Adjusting Audio2Face Parameters (Optional)#
Certain Audio2Face service parameters can be overridden by the application. These parameters tend to be tightly coupled with the model deployed to the service. Typically, it’s not recommended to change these in the application. If you think you need to change any of these, refer to the Audio2Face service documentation for details on what they do.
Set parameters by string name. The parameters available might change depending on the version of the service you have deployed.

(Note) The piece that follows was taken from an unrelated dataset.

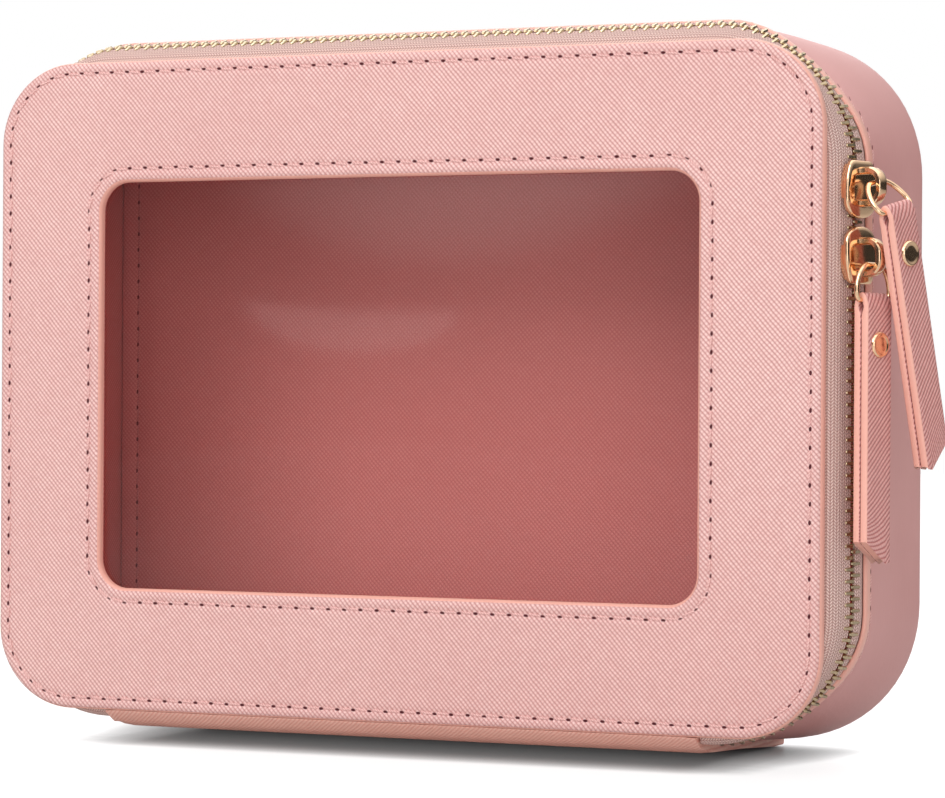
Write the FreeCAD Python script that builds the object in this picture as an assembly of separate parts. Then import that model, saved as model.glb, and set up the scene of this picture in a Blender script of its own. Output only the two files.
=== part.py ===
"""Clear-window travel make-up case: a framed body, a hinged window lid and a two-way zip.

Millimetres. X runs across the case, Y from the front to the back, Z up. The origin is on the
plane the case stands on, half way across and half way from front to back.
"""
import math
import os

import FreeCAD, Part

V = FreeCAD.Vector

# --- outline: every band of the case is an offset of one rounded rectangle ---
PANEL_W = 207.2          # lid panel
PANEL_H = 155.1
PANEL_R = 19.5
DEPTH = 70.0
BASE_T = 2.45            # leather strip under the body
BODY_OUT = 5.5           # body outline, outside the lid outline
RIM_OUT = 5.95           # folded front edge of the body
REAR_R = 9.0             # rounding between the side and the back
EASE = 8.0               # the body and the zip turn their corners this much wider than the lid
CORNER_X = PANEL_W / 2 - PANEL_R - EASE
CORNER_Z = PANEL_H / 2 - PANEL_R - EASE
BAND_R = PANEL_R + EASE
MID_Z = BASE_T + BODY_OUT + PANEL_H / 2
FRONT_Y = -DEPTH / 2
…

The set of available parameters for v1.0 Audio2Face service are:
Parameter |
Description |
Valid Range |
Default |
---|---|---|---|
skinStrength |
Controls the range of motion of the skin |
0.0 – 2.0 |
1.0 |
upperFaceStrength |
Controls the range of motion on the upper regions of the face |
0.0 – 2.0 |
1.0 |
lowerFaceStrength |
Controls the range of motion on the lower regions of the face |
0.0 – 2.0 |
1.0 |
eyelidOpenOffset |
Adjusts the default pose of eyelid open-close (-1.0 means fully closed. 1.0 means fully open) |
-1.0 – 1.0 |
depends on deployed model |
blinkStrength |
0.0 – 2.0 |
1.0 |
|
lipOpenOffset |
Adjusts the default pose of lip close-open (-1.0 means fully closed. 1.0 means fully open) |
-0.2 – 0.2 |
depends on deployed model |
upperFaceSmoothing |
Applies temporal smoothing to the upper face motion |
0.0 – 0.1 |
0.001 |
lowerFaceSmoothing |
Applies temporal smoothing to the lower face motion |
0.0 – 0.1 |
depends on deployed model |
faceMaskLevel |
Determines the boundary between the upper and lower regions of the face |
0.0 – 1.0 |
0.6 |
faceMaskSoftness |
Determines how smoothly the upper and lower face regions blend on the boundary |
0.001 – 0.5 |
0.0085 |
tongueStrength |
0.0 – 3.0 |
depends on deployed model |
|
tongueHeightOffset |
-3.0 – 3.0 |
depends on deployed model |
|
tongueDepthOffset |
-3.0 – 3.0 |
depends on deployed model |
Note
Emotion and face parameter inputs won’t have any effect for audio clips less than 0.5 seconds.